In plea papers, Freeman and Washington both admitted that they and other dealers routinely used so-called “trap rooms” within the Han Gil Hotel to peddle and distribute heroin, methamphetamine and crack cocaine to numerous customers.  Users often smoked or injected the drugs on hotel premises, which lay within 1000 feet of Dallas’ Herbert Marcus Elementary School.

Washington admitted that he acted as Freeman’s enforcer, using tactics “designed to instill fear” in individuals Freeman believed had stolen from him or owed him money. In December 2018, Washington used a cell phone to record Freeman torturing a young woman with a butane torch, then showed the video to numerous people inside the hotel. 

Freeman, meanwhile, admitted that multiple drug overdoses occurred in Han Gil Hotel rooms during the time the conspiracy was ongoing. The bodies of some of those victims were removed from the hotel and dumped elsewhere.  DEA agents discovered the corpse of a twenty year-old female victim who died in December 2018 decomposing in Boren-Hilseweck Park in Oak Cliff almost a month after Freeman and two others carried her body out of the hotel.  Law enforcement agents in Coppell, Texas also tied the heroin overdose deaths of two Coppell residents that died in June and July 2018 back to the Han Gil Hotel. 

Freeman also admitted the owner of the Han Gil Hotel, codefendant Su Y. Amos Mun, was aware that multiple armed drug dealers were using the hotel to distribute drugs to hundreds of customers. He said Mun charged dealers an inflated room rate, dubbed a “drug tax,” in exchange for allowing them to openly deal out of trap rooms. Mun collected thousands of dollars from Freeman alone, and often tipped off dealers before law enforcement or city officials arrived for inspections, Freeman said in his plea papers.

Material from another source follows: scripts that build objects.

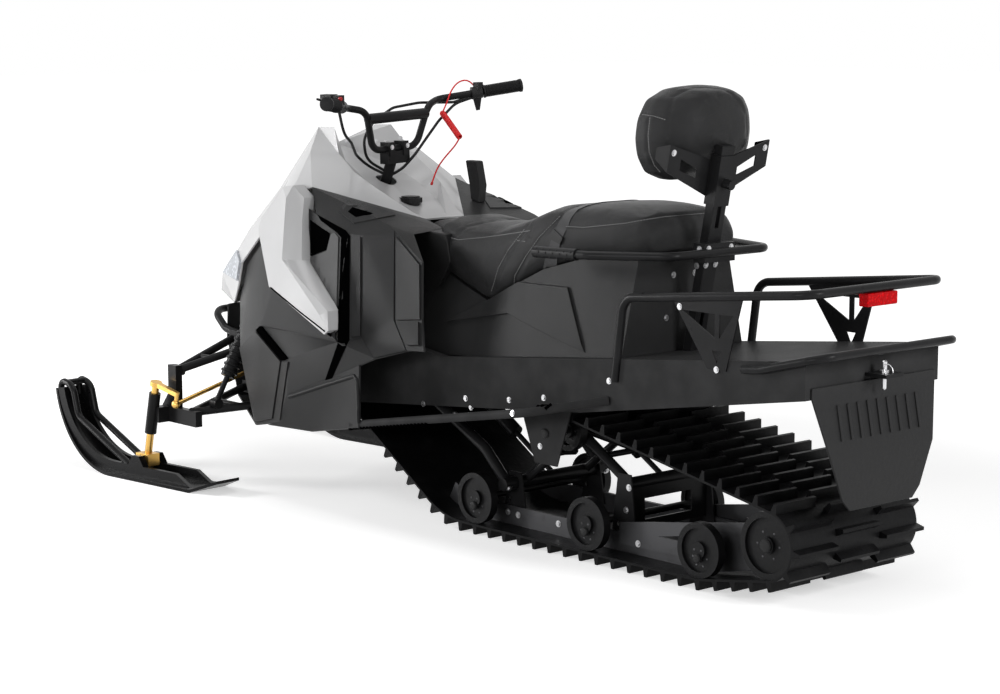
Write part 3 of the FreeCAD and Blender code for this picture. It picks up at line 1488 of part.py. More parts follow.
def make_rack():
    """The rear rack: one tube round three sides, legs at the front, and a cut sheet bracket each side."""
    half = (rack_width - rack_tube) / 2
    leg_foot = tunnel_top(rack_front_station) - rack_leg_lap
    line = [at(rack_front_station, half, leg_foot), at(rack_bend_station, half, rack_front_height),
            at(rack_rear_station, half, rack_rear_height), at(rack_rear_station, 0, rack_rear_height)]
    rail = pipe(line, rack_tube, rack_bend_radius)
    inner = tunnel_width / 2
    bracket_foot_height = tunnel_rear_height - bracket_foot_drop
    top_start = rack_height(bracket_top_start) - rack_tube / 4
    top_end = rack_height(bracket_top_end) - rack_tube / 4
    outline = [(bracket_top_start, top_start), (bracket_top_end, top_end),
               (bracket_foot_end, bracket_foot_height), (bracket_foot_start, bracket_foot_height)]
    bracket = side_plate(outline, inner, bracket_sheet)
    middle = (bracket_foot_start + bracket_foot_end) / 2
    rim = bracket_rim
    high = top_start - rack_tube
    windows = (
        [(bracket_top_start - 2 * rim, high), (middle + rim / 2, high), (middle + rim / 2, high - 4 * rim)],
        [(bracket_top_end + 2 * rim, high), (middle - rim / 2, high), (middle - rim / 2, high - 4 * rim)],
        [(middle + rim, high - 6 * rim), (middle - rim, high - 6 * rim), (middle, high - 8 * rim)],
    )
    for window in windows:
        bracket = bracket.cut(side_plate(window, inner - overrun, bracket_sheet + 2 * overrun))
    side = joined([rail, bracket])
    return joined([side, mirrored(side)])


def rack_height(station):
    """Height of the rack's side tube at a station."""
    share = (rack_bend_station - station) / (rack_bend_station - rack_rear_station)
    return rack_front_height + share * (rack_rear_height - rack_front_height)


def make_rear_bumper():
    """The low tube around the tunnel's rear end."""
    half = tunnel_width / 2 + bumper_rear_tube / 2
    rear_bumper_height = tunnel_rear_height + rear_bumper_rise
    line = [at(rear_bumper_start, half, tunnel_top(rear_bumper_start) - rear_bumper_drop),
            at(0, half, tunnel_top(0) - rear_bumper_drop),
            at(tunnel_rear_station - rear_bumper_reach, half, rear_bumper_height),
            at(tunnel_rear_station - rear_bumper_reach, 0, rear_bumper_height)]
    rail = pipe(line, bumper_rear_tube, rack_bend_radius)
    return joined([rail, mirrored(rail)])


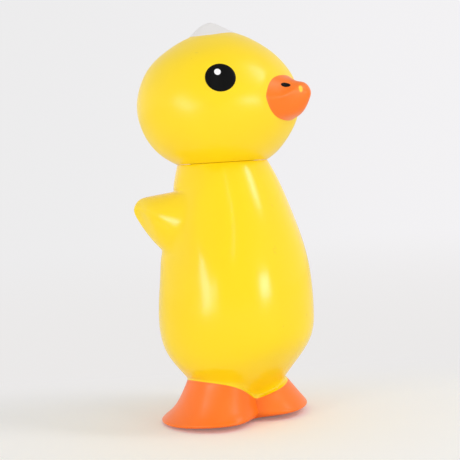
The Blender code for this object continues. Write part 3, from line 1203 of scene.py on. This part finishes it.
    def build_floor(self) -> None:
        """Lays the floor, which fades into the backdrop away from the figurine."""
        bpy.ops.object.select_all(action="DESELECT")
        bpy.ops.mesh.primitive_plane_add(size=self.floor_size, location=(0, 0, 0))
        floor = bpy.context.object
        floor.name = "floor"
        recipe = Recipe("floor_paper")
        seen = recipe.add("ShaderNodeLightPath").outputs["Is Camera Ray"]
        fibre = recipe.times(recipe.noise(scale=60.0, detail=5.0), self.fibre_share)
        colour = recipe.mix(fibre, self.floor, self.floor_fibre)
        colour = recipe.mix(seen, colour, self.floor_seen)
        recipe.feed(recipe.shader, "Base Color", colour)
        recipe.feed(recipe.shader, "Roughness", 0.9)
        recipe.feed(recipe.shader, "Specular IOR Level", 0.1)
        toward, right = self._axes()
        behind = recipe.along(-toward)
        reach = recipe.length(recipe.places)
        away = recipe.combine(reach, "ADD", self.camera_distance)
        backdrop = self._backdrop(recipe, recipe.combine(recipe.along(right), "DIVIDE", away))
        # Painted shade: near the figurine, low down, the backdrop's glow is darker.
        low = recipe.between(reach, *self.low_fade, start=1.0, end=0.0)
        backdrop = recipe.mix(low, backdrop, self.backdrop_low_shade)
        glow = recipe.add("ShaderNodeEmission", {"Color": backdrop, "Strength": 1.0})
        back = recipe.between(behind, *self.behind_fade, start=self.front_share, end=1.0)
        fade = recipe.combine(back, "MAXIMUM", recipe.between(reach, *self.round_fade))
        inputs = {0: recipe.times(fade, seen), 1: recipe.shader.outputs[0], 2: glow.outputs[0]}
        blend = recipe.add("ShaderNodeMixShader", inputs)
        recipe.tree.links.new(blend.outputs[0], recipe.tree.nodes["Material Output"].inputs[0])
        floor.data.materials.append(recipe.material)

    def build(self) -> None:
        """Sets up the floor, the surroundings, the lamps, the camera and the view."""
        self.build_floor()
        self.build_world()
        self.build_lamps()
        self.build_camera()
        bpy.context.scene.view_settings.view_transform = "Standard"


def report(piece: bpy.types.Object) -> None:
    """Logs a piece's name and size.

    Args:
        piece: The piece.
    """
    faces = len(piece.data.polygons)
    LOG.info("%s: %d faces, %.1f x %.1f x %.1f mm", piece.name, faces, *piece.dimensions / MM)


def main() -> None:
    """Builds and places every piece."""
    logging.basicConfig(level=logging.INFO, format="%(message)s")
    Studio().build()
    body = Body().build()
    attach(body, "body")
    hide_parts("body")
    report(body)
    head = Head().build()
    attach(head, "head")
    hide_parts("head")
    report(head)
    for film in Face().build(head):
        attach(film, "head")
        report(film)


if __name__ == "__main__":
    main()
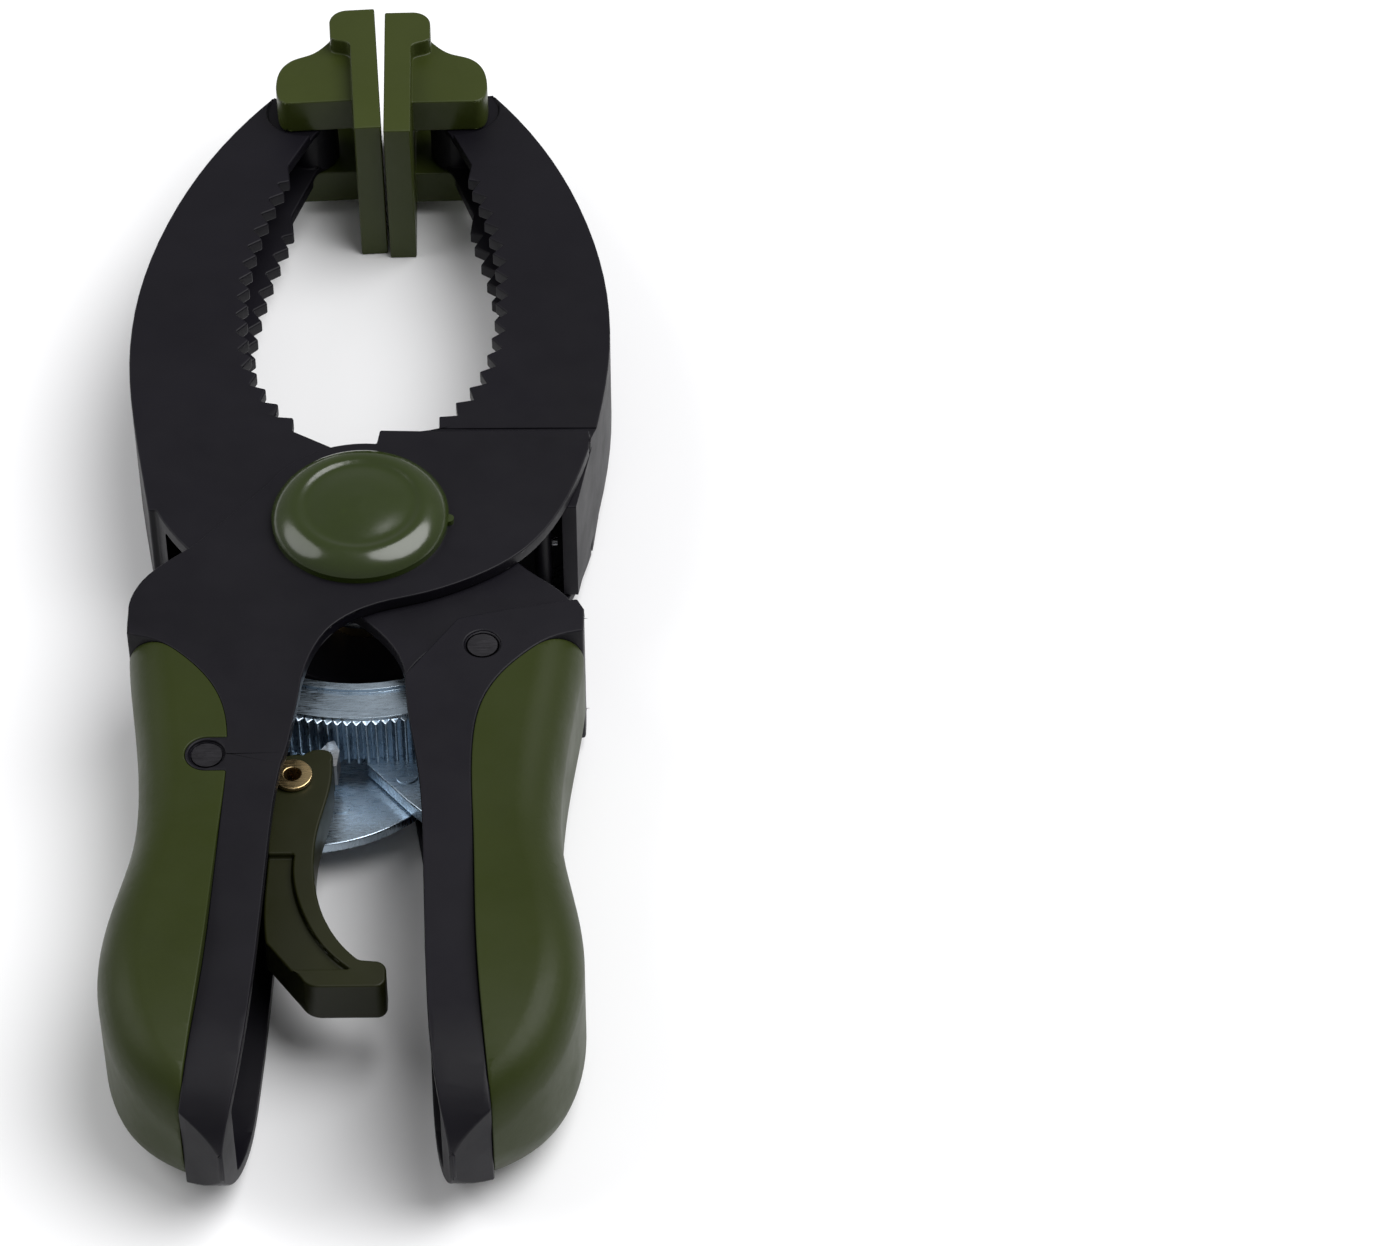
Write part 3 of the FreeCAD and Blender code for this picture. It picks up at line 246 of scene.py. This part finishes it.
# how far each piece's edges are rounded, in metres
EDGES = {"arm_left_handle": 0.00025, "arm_right_handle": 0.00035, "pad_right": 0.0003,
         "pad_left": 0.0003, "ratchet_sector": 0.00012, "sector_plate": 0.0003,
         "carrier_plate": 0.0003, "release_trigger": 0.0004, "pivot_nut": 0.0003,
         "trigger_pin": 0.0002, "grip_left": 0.0003, "grip_right": 0.0003}
for node, width in EDGES.items():
    finished(node, width)

for node, obj in frame["nodes"].items():
    obj.data.materials.clear()
    obj.data.materials.append(materials[node_slot[node]])

# ---- floor ----
floor_mesh = bpy.data.meshes.new("floor")
FLOOR_CORNERS = [(-4, -3, 0), (4, -3, 0), (4, 5, 0), (-4, 5, 0)]
floor_mesh.from_pydata(FLOOR_CORNERS, [], [(0, 1, 2, 3)])
floor = bpy.data.objects.new("floor", floor_mesh)
collection.objects.link(floor)
FLOOR_TONES = [(0.3, (0.86, 0.86, 0.87)), (0.7, (0.90, 0.90, 0.91))]
paper = Nodes("floor")
paper_tone = paper.colours(paper.noise(6.0, 4.0), FLOOR_TONES)
paper_grain = paper.bump(paper.noise(900.0), 0.05, 0.0001)
floor_mesh.materials.append(paper.finish(paper_tone, None, paper_grain, Roughness=0.6))


# ---- light ----
def soft_light(name, place, size, power, target=(0.0, 0.0, 0.0)):
    data = bpy.data.lights.new(name, "AREA")
    data.shape = "DISK"
    data.size = size
    data.energy = power
    light = bpy.data.objects.new(name, data)
    light.location = place
    light.rotation_euler = (Vector(target) - Vector(place)).to_track_quat("-Z", "Y").to_euler()
    collection.objects.link(light)


soft_light("key", (0.65, 0.05, 1.15), 1.3, 21.0)
soft_light("fill", (-0.9, 0.1, 0.8), 1.0, 6.0)
WORLD_STRENGTH = 0.29
world = bpy.data.worlds.new("studio")
world.use_nodes = True
background = world.node_tree.nodes["Background"]
background.inputs["Color"].default_value = (1.0, 1.0, 1.0, 1.0)
background.inputs["Strength"].default_value = WORLD_STRENGTH
bpy.context.scene.world = world
bpy.context.scene.view_settings.view_transform = "Standard"
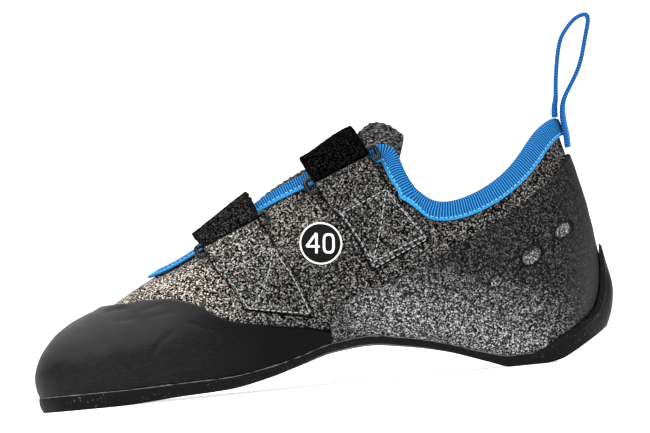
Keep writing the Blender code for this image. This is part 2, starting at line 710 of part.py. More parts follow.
def arc(center, forward, normal, radius, first, last, steps):
    """Points round a bar. An angle of 0 lies along forward and 90 degrees along the normal."""
    angles = np.radians(np.linspace(first, last, steps))[:, None, None]
    return center[None] + radius * (np.cos(angles) * forward[None] + np.sin(angles) * normal[None])


def strap_and_ring(spec):
    """Centre sheet of a strap with its fold round the ring, and the ring's two bar lines."""
    share = np.linspace(0, 1, STRAP_COLUMNS)
    along = np.array([spec.front_along, spec.rear_along])
    up = np.array([spec.front_up, spec.rear_up])
    t_ends, v_ends = locate(along, up)
    _, normals, _ = skin_frame(t_ends, v_ends)
    normal = unit(normals.sum(axis=0))

    def bars(c):
        center = line[0] + (line[1] - line[0]) * c[:, None] + normal * spec.proud
        return center + rise * RING_ABOVE, center - rise * RING_BELOW

    line = skin(t_ends, v_ends)
    rise = unit(np.cross(normal, line[1] - line[0]))
    rise = rise if rise[2] > 0 else -rise
    upper_bar, lower_bar = bars(share)
    fold = RING_WIRE + GAP + STRAP_THICKNESS / 2
    flat = np.ones((STRAP_COLUMNS, 1))
    turn = arc(upper_bar, -rise * flat, normal * flat, fold, -90, 90, 7)

    fine = np.linspace(1.0, HEEL_T / 2 + 1.5, 300)
    edge_x = skin(fine, 1.0)[:, 0]
    t_top = np.interp(x_at(along) - STRAP_LEAN, edge_x, fine)
    low, high = [], []
    for row in STRAP_BASE:
        down = row.down * np.array([-INSTEP_UP[0] * INSTEP_HEIGHT / LAST_LENGTH, -INSTEP_UP[2]])
        ends = [along + down[0], up + down[1]]
        x = ends[0][0] + (ends[0][1] - ends[0][0]) * share
        z = ends[1][0] + (ends[1][1] - ends[1][0]) * share
        point, out, _ = skin_frame(*locate(x, z, -1))
        add_layers(low, high, point, out, row)
    t_base, v_base = locate(x, z, -1)
    t_fold, v_fold = (ends[0] + (ends[1] - ends[0]) * share for ends in (t_ends, v_ends))
    for row in [row for row in STRAP_PATH if spec.last_q < row.q < spec.first_q]:
        t = t_top[0] + (t_top[1] - t_top[0]) * share
        t = t + (t_fold - t) * np.maximum(1 - row.q, 0) / (1 - v_fold)
        t = t + (-t_base - t) * np.maximum(row.q - 2, 0) / (1 - v_base)
        point, out, _ = over_frame(t, np.full(t.shape, row.q))
        add_layers(low, high, point, out, row)
    sheet = np.concatenate([np.array(low), turn, np.array(high)[::-1]])
    side = np.array([-RING_BESIDE / spec.width, 1 + RING_BESIDE / spec.width])
    over_bar, under_bar = bars(np.linspace(side[0], side[1], 7))
    return sheet, over_bar, under_bar, lower_bar, normal


def add_layers(low, high, point, out, row):
    lower = point + out * (row.rest + STRAP_THICKNESS / 2)
    low.append(lower)
    if row.apart > 0:
        high.append(lower + out * (STRAP_THICKNESS + row.apart))


def ring_solid(upper_bar, lower_bar):
    """Wire bent to a rectangle with rounded corners."""
    def short(a, b):
        return a + (b - a) * 0.22

    path = np.concatenate([
        upper_bar[:1] + (upper_bar[1:2] - upper_bar[:1]) * 0.25, upper_bar[1:-1],
        upper_bar[-1:] + (upper_bar[-2:-1] - upper_bar[-1:]) * 0.25,
        short(upper_bar[-1:], lower_bar[-1:]), short(lower_bar[-1:], upper_bar[-1:]),
        lower_bar[-1:] + (lower_bar[-2:-1] - lower_bar[-1:]) * 0.25, lower_bar[1:-1][::-1],
        lower_bar[:1] + (lower_bar[1:2] - lower_bar[:1]) * 0.25,
        short(lower_bar[:1], upper_bar[:1]), short(upper_bar[:1], lower_bar[:1]),
    ])
    tangent = unit(np.roll(path, -1, 0) - np.roll(path, 1, 0))
    plane = unit(np.cross(upper_bar[-1] - upper_bar[0], upper_bar[3] - lower_bar[3]))
    inside = unit(np.cross(tangent, plane))
    angles = np.linspace(0, 2 * math.pi, 7)[None, :, None]
    square = unit(np.cross(inside, tangent))
    tube = path[:, None] + RING_WIRE * (np.cos(angles) * inside[:, None] + np.sin(angles) * square[:, None])
    return tube.reshape(-1, 3), grid_faces(len(path), 7, 0, True, False)


def tab_sheet(patch, bar, normal):
    """Centre sheet of a ring tab: a hidden return, the fold round the ring and the patch down the side."""
    share = np.linspace(0, 1, STRAP_COLUMNS)
    rows = []
    for row in patch:
        x = row.front_along + (row.rear_along - row.front_along) * share
        z = row.front_up + (row.rear_up - row.front_up) * share
        t, v = locate(x, z)
        rows.append(skin_at(t, v, row.rest + TAB_THICKNESS / 2))
    rows = np.array(rows)
    across = unit(bar[-1] - bar[0])
    down = unit(np.cross(normal, across)) * np.ones((STRAP_COLUMNS, 1))
    down = down if down[0, 2] < 0 else -down
    normal = normal * np.ones((STRAP_COLUMNS, 1))
    fold = RING_WIRE + 2 * GAP + TAB_THICKNESS / 2
    turn = arc(bar, -down, normal, fold, -90, 90, 7)
    hidden = np.array([
        turn[0] + down * TAB_RETURN - normal * TAB_SINK,
        turn[0] + (down * TAB_RETURN - normal * TAB_SINK) / 2,
    ])
    return np.concatenate([hidden, turn, rows])


def pull_loop_solid():
    """Webbing that lies on the round heel below and straightens out above the collar."""
    up = np.array(column(LOOP, "up"))
    share = np.linspace(-0.5, 0.5, 4)[None, :]
    hug = np.array(column(LOOP, "hug"))[:, None]
    x = x_at(column(LOOP, "along"))[:, None] - LOOP_HUG * hug * (2 * share) ** 2
    y = LOOP_WIDTH * share + 0 * x
    return thick_sheet(np.stack([x, y, HEEL_HEIGHT * up[:, None] + 0 * x], -1), LOOP_THICKNESS)


def binding_solid():
    """Folded tape over the top edge, as a closed tube of a hooked section."""
    ts = stations(0, RIB_COUNT, CORNER_RIBS)[:-1]
    low_t, low_v, down = below_edge(ts, BINDING_HEIGHT)
    edge, normal, _ = skin_frame(ts, np.ones(len(ts)))
    rise = -down
    near, far, crown = GAP + BINDING_EASE, WALL + GAP + BINDING_EASE, GAP + BINDING_EASE / 2
    section = [
        skin_at(low_t, low_v, near + BINDING_THICKNESS),
        edge + normal * (near + BINDING_THICKNESS) + rise * crown,
        edge - normal * WALL / 2 + rise * (crown + 1.3 * BINDING_THICKNESS),
        edge - normal * (far + BINDING_THICKNESS) + rise * crown,
        skin_at(low_t, low_v, -far - BINDING_THICKNESS),
        skin_at(low_t, low_v, -far),
        edge - normal * far + rise * crown,
        edge + normal * near + rise * crown,
        skin_at(low_t, low_v, near),
        skin_at(low_t, low_v, near + BINDING_THICKNESS),
    ]
    tube = np.array(section).transpose(1, 0, 2)
    return tube.reshape(-1, 3), grid_faces(len(ts), len(section), 0, True, False)


def build():
    for item in list(bpy.data.objects):
        bpy.data.objects.remove(item, do_unlink=True)
    make_piece("outsole", (0.012, 0.012, 0.013), 0.60, *outsole_solid())
    make_piece("upper", (0.150, 0.140, 0.130), 0.90, *upper_solid())
    make_piece("insole", (0.060, 0.060, 0.062), 0.85, *insole_solid())
    make_piece("tongue", (0.110, 0.108, 0.105), 0.90,
               *thick_sheet(tongue_grid(), TONGUE_THICKNESS, TONGUE_SIDE))

    joint, ease = JOINT_RIB, JOINT_EASE
    toe_ts = stations(-joint + ease, joint - ease)
    toe_high = line_v(toe_ts, TOE_RAND_EDGE)
    make_piece("toe_rand", (0.030, 0.030, 0.031), 0.55,
               *band(toe_ts, TOE_RAND_THICKNESS, toe_high, TOE_RAND_ROWS))
    ends = joint + np.array([0.07, 0.14])
    heel_ts = stations(joint + ease, RIB_COUNT - joint - ease)
    heel_ts = np.sort(np.concatenate([heel_ts, ends, RIB_COUNT - ends]))
    heel_high = line_v(heel_ts, HEEL_RAND_EDGE)
    make_piece("heel_rand", (0.055, 0.054, 0.053), 0.60,
               *band(heel_ts, HEEL_RAND_THICKNESS, heel_high, HEEL_RAND_ROWS))
    make_piece("collar_binding", (0.030, 0.230, 0.650), 0.70, *binding_solid())
    make_piece("pull_loop", (0.030, 0.230, 0.650), 0.70, *pull_loop_solid())
    for place, spec, patch in (("front", FRONT_STRAP, FRONT_TAB), ("rear", REAR_STRAP, REAR_TAB)):
        sheet, upper_bar, lower_bar, fold_line, out = strap_and_ring(spec)
        make_piece("strap_" + place, (0.010, 0.010, 0.010), 0.95, *thick_sheet(sheet, STRAP_THICKNESS))
        make_piece("ring_" + place, (0.100, 0.100, 0.105), 0.30, *ring_solid(upper_bar, lower_bar), 1.0)
        tab = tab_sheet(patch, fold_line, out)
        make_piece("strap_tab_" + place, (0.120, 0.115, 0.110), 0.90, *thick_sheet(tab, TAB_THICKNESS))


build()
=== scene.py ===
"""Detailed look of the right-foot climbing shoe, in the frame of its CAD model.

Metres, +Z up. The toe points to -X and the medial (arch) side faces -Y.
"""

import math
import random
from collections import namedtuple

import bpy
import numpy as np
from mathutils import Matrix, Vector, noise


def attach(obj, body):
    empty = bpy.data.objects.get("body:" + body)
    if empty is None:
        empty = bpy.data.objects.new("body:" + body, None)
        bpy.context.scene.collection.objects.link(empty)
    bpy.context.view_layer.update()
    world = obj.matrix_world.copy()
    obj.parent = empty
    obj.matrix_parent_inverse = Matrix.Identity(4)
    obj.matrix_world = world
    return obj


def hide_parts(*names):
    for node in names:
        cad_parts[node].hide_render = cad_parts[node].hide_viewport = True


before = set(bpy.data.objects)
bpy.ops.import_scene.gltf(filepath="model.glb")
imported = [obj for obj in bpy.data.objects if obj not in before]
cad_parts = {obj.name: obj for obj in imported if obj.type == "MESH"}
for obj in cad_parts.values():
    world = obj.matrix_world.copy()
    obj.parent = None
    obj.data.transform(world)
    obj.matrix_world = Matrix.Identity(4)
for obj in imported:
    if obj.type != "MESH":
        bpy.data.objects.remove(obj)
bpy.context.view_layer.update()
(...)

Mun, 64, pleaded guilty in August to maintaining a drug involved premises, admitting that for more than a year, he profited off dealers openly selling quantities of heroin, methamphetamine, cocaine and other drugs from inside his hotel rooms.

As part of his plea agreement, Mun agreed to forfeit the Han Gil Hotel, which is also the subject of a civil action filed by the U.S. Attorney’s Office alleging the site functioned as a “safe haven for drug distributors” and a “breeding ground for escalating criminal activity.” 

The hotel has been shuttered since March 8, when a federal judge granted prosecutors’ motion for a restraining order prohibiting the hotel’s further operation and a task force of more than 50 agents and officers, accompanied by several attorneys, converged on the Han Gil to effect arrests, execute search warrants, and post notices requiring the immediate clearing of the premises. 

The Drug Enforcement Administration conducted the investigation with assistance from the Federal Bureau of Investigation, Coppell Police Department, Dallas Police Department, the Bureau of Alcohol, Tobacco, Firearms & Explosives, the U.S. Marshal’s Service, Grand Prairie Police Department, Arlington Police Department, Grapevine Police Department, Lancaster Police Department, the State Department, IRS, U.S. Postal Inspection Service, Plano Police Department, Farmers Branch Police Department, Homeland Security Investigations, Garland Police Department, Rowlett Police Department, Denton Police Department, Lewisville Police Department and McKinney Police Department.  Assistant U.S. Attorneys Scott Hogan, NDTX Civil Chief, Lindsey Beran, NDTX Deputy Civil Chief, and Braden Civins filed the civil motion. Assistant U.S. Attorneys Rick Calvert, Chief of NDTX’s Narcotics Section, and Phelesa Guy, Deputy Chief of the Narcotics Section, are prosecuting the criminal case.